最後に「4者に共通している願いって何だろう?」と生徒に投げかける佐々木先生。口をそろえて「お金!」と答える生徒たち。「本当にお金だけが願い?」かどうかは次の授業でJICAキルギス事務所の職員とオンラインで繋いで答えを探していくようです。
2024年2月21日(水)、当別町立とうべつ学園の伊藤麻美先生は社会科の地理の授業で「遠く離れた国の文化の共通点に気づき、世界の国々とのつながりに興味を持つ」というテーマで授業を行いました。
「起立・礼」で授業が始まり、着席すると思いきや、地図帳でキルギスの位置を見つけた人から着席できるというゲームが始まりました。早く座りたい!と焦る生徒たち。全然見つからない生徒にはほとんど答えというヒントを出す伊藤先生。最後は他の生徒も手伝って、何とか全員着席することができました。
次に伊藤先生が用意したのは、写真が載っている数枚のスライド。この写真がキルギスなのか日本なのか、その理由もスライドに書かなくてはいけません。まずは個人で国の名前と理由をパソコンに打ち込んでいきます。「先生は意地悪だから(?)
優しいから(?) この写真、日本とキルギスだけじゃないかもしれないよ」と生徒を惑わす伊藤先生。
次は席を移動して、ペアでスライドを見せ合う活動です。実はこのペア同士は同じ写真ではなく、異なる写真を見て作業をしていました。「私の写真と違う!」「日本っぽく見えない?」など自分のスライドに打ち込んだ国名と理由を説明し合い、意見を出し合いました。

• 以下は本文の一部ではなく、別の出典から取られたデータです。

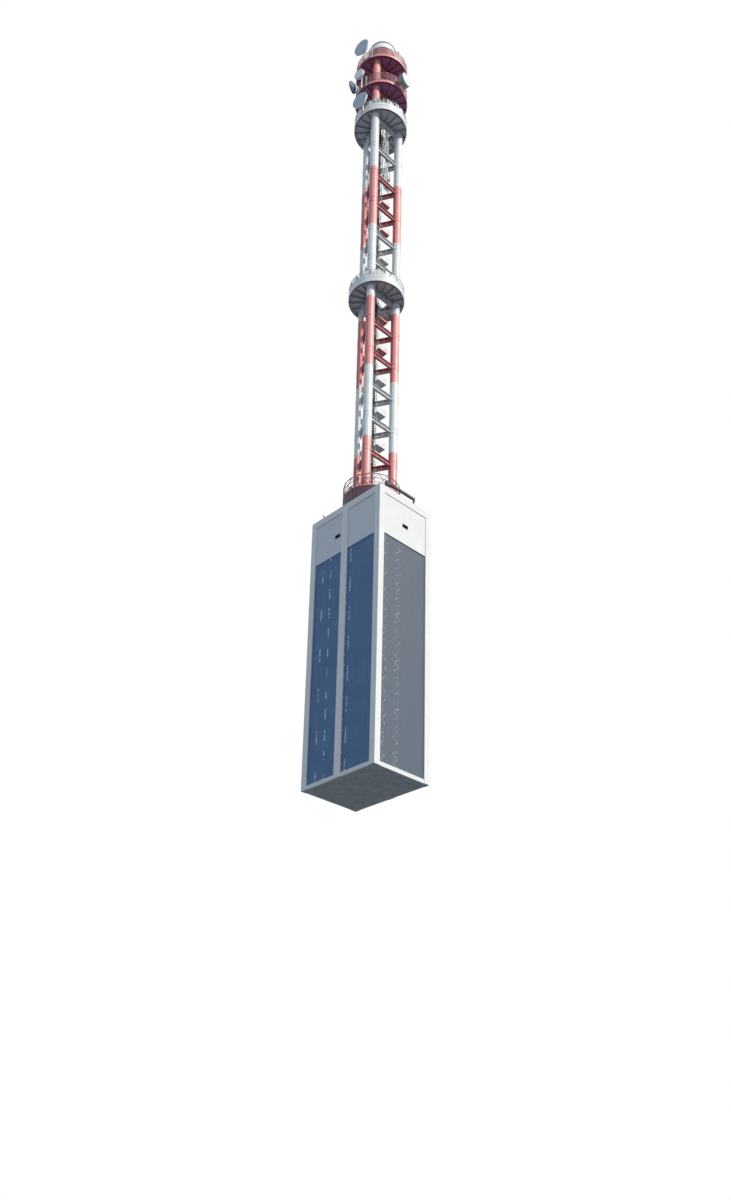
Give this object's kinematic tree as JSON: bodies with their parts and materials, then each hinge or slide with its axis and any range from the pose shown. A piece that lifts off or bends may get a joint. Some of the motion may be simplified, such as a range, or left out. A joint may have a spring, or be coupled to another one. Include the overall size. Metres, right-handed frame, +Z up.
{
  "type": "1:10 scale model of a radio mast",
  "caption": "1:10 scale model of a red and white three-legged radio mast with ring decks and dishes, standing on its tall screened equipment shaft.",
  "frame": {"origin": "middle of the shaft's underside", "axes": "+Z up, -Y the shaft's narrow front face, -X its wide left face"},
  "size_m": [1.1889, 1.456, 14.114],
  "materials": {
    "white_cladding": "white precast panels, smooth",
    "concrete": "plain concrete",
    "screen_mesh": "dark blue-grey louvre mesh",
    "frame_steel": "grey painted steel",
    "red_paint": "aviation red gloss paint, weathered",
    "white_paint": "white gloss paint, weathered",
    "galvanised": "galvanised steel",
    "feeder_jacket": "black cable jacket",
    "waveguide_jacket": "pale cable jacket",
    "dish_shell": "pale grey coated shell"
  },
  "bodies": {
    "root": {"base_drum": "red_paint", "base_railing": "red_paint", "beams_red": "red_paint", "beams_white": "white_paint", "coping": "white_cladding", "corner_piers": "white_cladding", "dish_edge_on": "dish_shell", "dish_low_left": "dish_shell", "dish_mounts": "white_paint", "dish_right": "dish_shell", "dish_shrouded": "dish_shell", "dish_top_left": "dish_shell", "feeders": "feeder_jacket", "floor_slab": "concrete", "frame_braces_front": "frame_steel", "frame_braces_left": "frame_steel", "frame_braces_rear": "frame_steel", "frame_braces_right": "frame_steel", "frame_columns": "frame_steel", "gantry_rail": "frame_steel", "head_cabin": "white_paint", "head_deck": "red_paint", "head_railing": "red_paint", "ladder": "galvanised", "lamp_drum": "galvanised", "lamps": "galvanised", "legs_band_1": "red_paint", "legs_band_2": "white_paint", "legs_band_3": "red_paint", "legs_band_4": "white_paint", "legs_band_5": "red_paint", "legs_band_6": "white_paint", "legs_band_7": "red_paint", "mid_deck": "white_paint", "mid_piers": "white_cladding", "mid_railing": "white_paint", "rests_red": "red_paint", "rests_white": "white_paint", "roof_slab": "concrete", "screen_front": "screen_mesh", "screen_rear": "screen_mesh", "screens_left": "screen_mesh", "screens_right": "screen_mesh", "sills": "white_cladding", "top_deck": "red_paint", "top_railing": "red_paint", "upper_deck": "white_paint", "upper_railing": "white_paint", "wall_front": "white_cladding", "wall_left": "white_cladding", "wall_rear": "white_cladding", "wall_right": "white_cladding", "waveguides": "waveguide_jacket"}
  },
  "joints": []
}
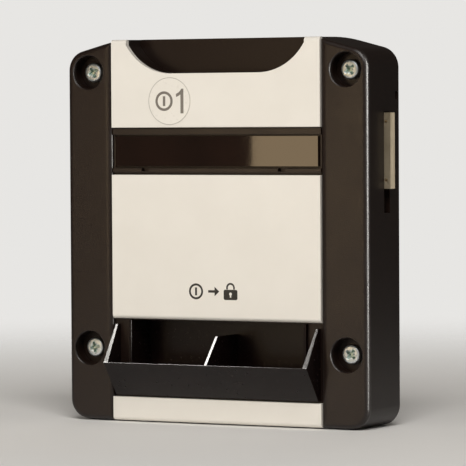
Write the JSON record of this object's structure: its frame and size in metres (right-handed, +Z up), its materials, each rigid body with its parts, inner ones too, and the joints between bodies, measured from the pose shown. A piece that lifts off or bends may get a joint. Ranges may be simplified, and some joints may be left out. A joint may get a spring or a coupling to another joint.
{
  "type": "coin-return locker lock",
  "caption": "Inside unit of a coin-return locker lock: dark case, light panels, coin scoop, window, return tray, side bolt, keyed cylinder.",
  "frame": {"origin": "centre of the four fixing screws on the door face, the plane that lies against the locker door", "axes": "+X towards the side the bolt comes out of, +Y into the locker door, +Z up"},
  "size_m": [0.1384, 0.0884, 0.155],
  "materials": {
    "case_plastic": "fine spark-eroded texture",
    "panel_plastic": "satin, warm off-white",
    "trim_plastic": "fine texture",
    "tray_plastic": "smooth, dark",
    "smoked_pane": "polished, smoked",
    "screw_steel": "zinc plated",
    "plate_steel": "zinc plated sheet",
    "cylinder_metal": "satin nickel plate",
    "brass": "turned",
    "key_metal": "nickel silver",
    "bolt_metal": "ground and plated",
    "die_cast": "die-cast zinc",
    "chute_plastic": "smooth",
    "spring_steel": "drawn wire",
    "label_film": "clear film with a grey printed ring"
  },
  "bodies": {
    "housing": {"case_shell": "case_plastic", "base_plate": "plate_steel", "top_panel": "panel_plastic", "middle_panel": "panel_plastic", "bottom_panel": "panel_plastic", "window_trim": "trim_plastic", "window_pane": "smoked_pane", "return_tray": "tray_plastic", "fixing_screws": "screw_steel", "case_screws": "screw_steel", "cylinder_barrel": "cylinder_metal", "barrel_screws": "screw_steel", "bolt_guide": "die_cast", "guide_screws": "screw_steel", "coin_chute": "chute_plastic", "chute_screws": "screw_steel", "return_chute": "chute_plastic", "gate_pin": "screw_steel", "gate_spring": "spring_steel", "feeler_pin": "screw_steel", "feeler_spring": "spring_steel", "price_label": "label_film"},
    "plug": {"lock_plug": "brass", "wafers": "brass", "drive_cam": "plate_steel", "cam_screw": "screw_steel"},
    "key": {"key": "key_metal"},
    "bolt": {"bolt": "bolt_metal"},
    "coin_gate": {"coin_gate": "brass"},
    "coin_feeler": {"coin_feeler": "brass"}
  },
  "joints": [
    {"name": "plug_turn", "type": "hinge", "parent": "housing", "child": "plug", "pos_m": [0.014, 0, 0.016], "axis": [0, 1, 0], "range_deg": [0, 90]},
    {"name": "bolt_slide", "type": "slide", "parent": "housing", "child": "bolt", "axis": [1, 0, 0], "range_m": [0, 0.01202]},
    {"name": "gate_swing", "type": "hinge", "parent": "housing", "child": "coin_gate", "pos_m": [-0.001, -0.01525, 0.021], "axis": [1, 0, 0], "range_deg": [-14.01, 0]},
    {"name": "feeler_swing", "type": "hinge", "parent": "housing", "child": "coin_feeler", "pos_m": [-0.001, -0.01525, 0.044], "axis": [1, 0, 0], "range_deg": [0, 14], "stiffness_Nm_per_rad": 0.01, "springref_deg": -8.59},
    {"name": "key_pull", "type": "slide", "parent": "plug", "child": "key", "axis": [0, 1, 0], "range_m": [0, 0.025]}
  ],
  "couplings": [
    {"joint": "plug_turn", "follows": "bolt_slide", "rad_per_m": 130.68},
    {"joint": "gate_swing", "follows": "bolt_slide", "rad_per_m": -20.328}
  ]
}
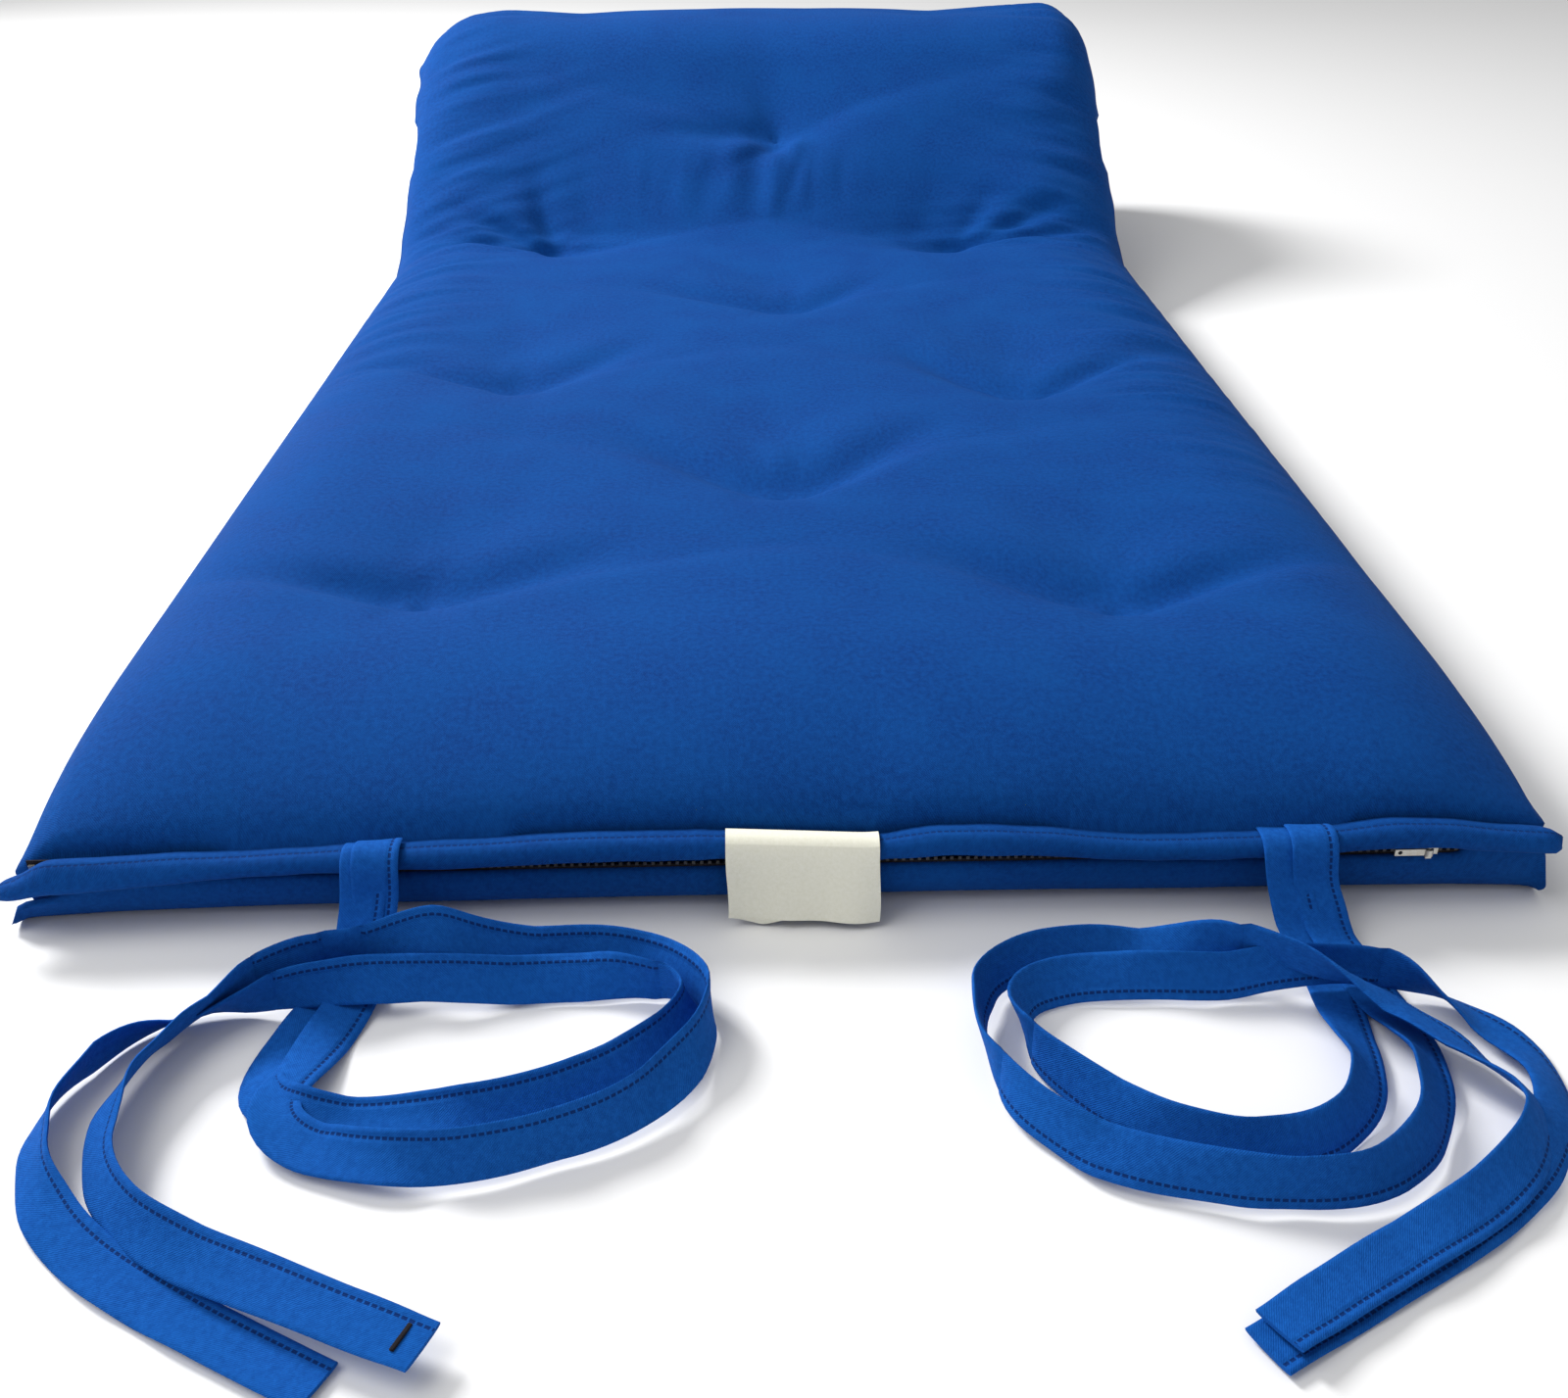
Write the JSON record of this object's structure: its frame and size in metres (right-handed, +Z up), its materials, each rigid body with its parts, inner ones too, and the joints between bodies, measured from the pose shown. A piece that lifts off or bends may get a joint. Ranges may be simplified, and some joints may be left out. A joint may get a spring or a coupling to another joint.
{
  "type": "futon mattress",
  "caption": "Tufted roll-up floor futon mattress with a zipped foot edge, cloth label and sewn ties, its head end rolled under as a raised rest.",
  "frame": {"origin": "centre of the footprint of the mattress, zipper and label, on the floor; the four loose ties are left out of it", "axes": "+Y from the zipped foot edge to the rolled head end, +X to the right seen from the foot, +Z up"},
  "size_m": [0.762, 1.8183, 0.259],
  "materials": {
    "cover_fabric": "royal blue cotton and polyester twill, matte with a soft sheen",
    "batting": "off-white fibre batting",
    "foam": "cream open-cell foam",
    "twine": "blue twisted tufting twine",
    "zipper_tape": "black woven tape",
    "zipper_teeth": "black moulded plastic",
    "zipper_metal": "worn nickel plate",
    "label_cloth": "cream woven label cloth",
    "tie_fabric": "royal blue twill, folded and topstitched"
  },
  "bodies": {
    "foot_section": {"cover_top_foot": "cover_fabric", "cover_bottom_foot": "cover_fabric", "batting_top_foot": "batting", "batting_bottom_foot": "batting", "foam_core_foot": "foam", "tuft_stitches_foot": "twine", "front_flap": "cover_fabric", "front_hem": "cover_fabric", "zipper_tape_upper": "zipper_tape", "zipper_tape_lower": "zipper_tape", "zipper_teeth_upper": "zipper_teeth", "zipper_teeth_lower": "zipper_teeth", "zipper_stops": "zipper_metal", "tie_anchor_left": "tie_fabric", "tie_anchor_right": "tie_fabric", "tie_left_inner": "tie_fabric", "tie_left_outer": "tie_fabric", "tie_right_inner": "tie_fabric", "tie_right_outer": "tie_fabric"},
    "middle_section": {"cover_top_middle": "cover_fabric", "cover_bottom_middle": "cover_fabric", "batting_top_middle": "batting", "batting_bottom_middle": "batting", "foam_core_middle": "foam", "tuft_stitches_middle": "twine"},
    "head_section": {"cover_top_ramp": "cover_fabric", "cover_bottom_ramp": "cover_fabric", "batting_top_ramp": "batting", "batting_bottom_ramp": "batting", "foam_core_ramp": "foam", "tuft_stitches_ramp": "twine", "cover_top_roll": "cover_fabric", "cover_bottom_roll": "cover_fabric", "batting_top_roll": "batting", "batting_bottom_roll": "batting", "foam_core_roll": "foam", "tuft_stitches_roll": "twine"},
    "slider": {"zipper_slider": "zipper_metal"},
    "pull": {"zipper_pull": "zipper_metal"},
    "label_flap": {"label": "label_cloth"}
  },
  "joints": [
    {"name": "middle_fold", "type": "hinge", "parent": "foot_section", "child": "middle_section", "pos_m": [0, -0.24877, 0.088], "axis": [1, 0, 0], "range_deg": [0, 80]},
    {"name": "head_fold", "type": "hinge", "parent": "middle_section", "child": "head_section", "pos_m": [0, 0.15723, 0.088], "axis": [1, 0, 0], "range_deg": [0, 120]},
    {"name": "zipper_slide", "type": "slide", "parent": "foot_section", "child": "slider", "axis": [1, 0, 0], "range_m": [-0.65, 0]},
    {"name": "pull_swing", "type": "hinge", "parent": "slider", "child": "pull", "pos_m": [0.318, -0.76787, 0.032], "axis": [0, 0, 1], "range_deg": [0, 170]},
    {"name": "label_lift", "type": "hinge", "parent": "foot_section", "child": "label_flap", "pos_m": [0.0075, -0.77427, 0.041], "axis": [-1, 0, 0], "range_deg": [0, 150]}
  ]
}
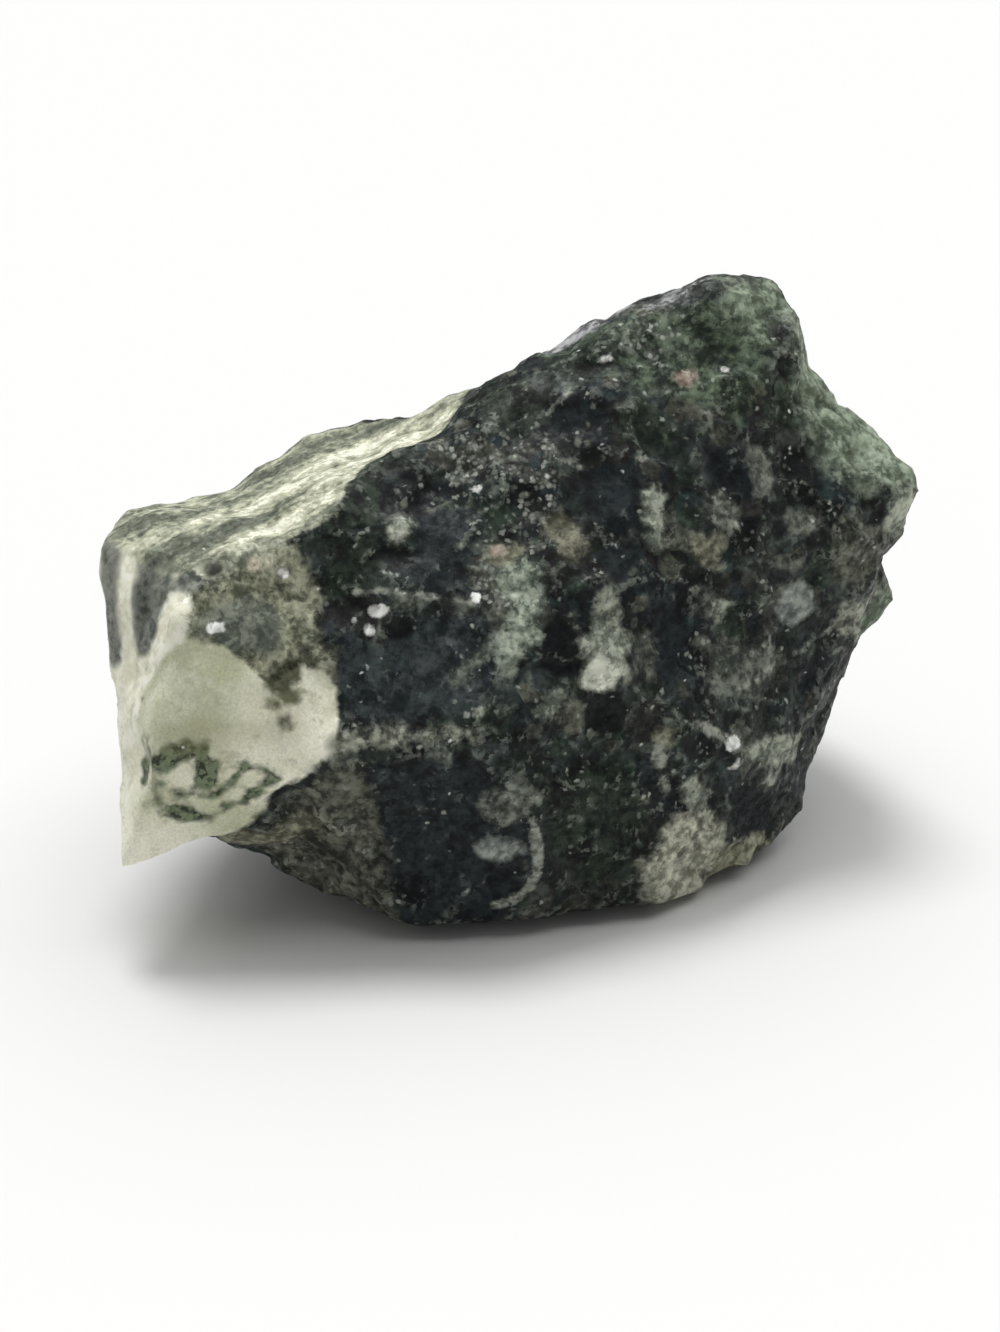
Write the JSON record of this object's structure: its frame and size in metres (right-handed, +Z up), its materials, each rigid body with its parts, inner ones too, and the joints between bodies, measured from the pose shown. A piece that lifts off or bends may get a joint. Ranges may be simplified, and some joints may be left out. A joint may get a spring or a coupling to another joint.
{
  "type": "raw serpentine stone",
  "caption": "Rough, hand-size raw serpentine: one dark broken stone with a pale streaked top and a pale lobe at its left end, at rest on a small flat.",
  "frame": {"origin": "on the ground under the stone, on the flat face that it rests on", "axes": "+X along the stone, from its pale end to its dark end; +Y from its front, the side in the picture, to its back; +Z up"},
  "size_m": [0.0584, 0.0402, 0.041],
  "materials": {
    "stone": "broken and slightly waxy, dark green-black with pale olive parts"
  },
  "bodies": {
    "root": {"stone": "stone"}
  },
  "joints": []
}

その後、同じ写真のスライドを持つグループで集まって話し合いを行います。「日本でこんなの見たことないからキルギスだと思ったんだよね」「私もこれ、キルギスだと思った!」最終的にグループで出た結論をスライドで発表します。
最後は実際に写真を撮影した伊藤先生の正解発表。肉じゃがや焼うどんみたいな食べ物。風景も、アイヌとキルギスの文様もほとんど同じ…日本とキルギスってなんでこんなに似ているんだろう?今まで勉強してきた知識を思い出しながら、類似点について学びます。地理的にはこんなに離れているのに、緯度がほとんど同じだということ、気候も似ていて、歴史的にもルーツが同じと言われていることなど、どうして似ているかの疑問がどんどん紐解かれていきます。
授業の最後はあるエピソードで締めくくられます。現地滞在中に民族楽器「コムズ」を既に購入していた伊藤先生。別日に、日本とキルギスの文化が似ていて、キルギスの文化に興味があることを話した際に、自国に興味を持っていることに感動したキルギス人が「コムズ」を伊藤先生に贈呈していました。日本とキルギスの共通点があったからこそ伊藤先生の「コムズ」が2本になったのではないかと考え、この感動を生徒に伝えたいという一心で授業を作ったそうです。
モニタリングでは、生き生きとした生徒たちの反応を身近で見られました。佐々木先生、伊藤先生、キルギスを題材とした素敵な授業をどうもありがとうござます。今後、何度も授業を実践していただき、より磨きのかかった授業となることが楽しみです。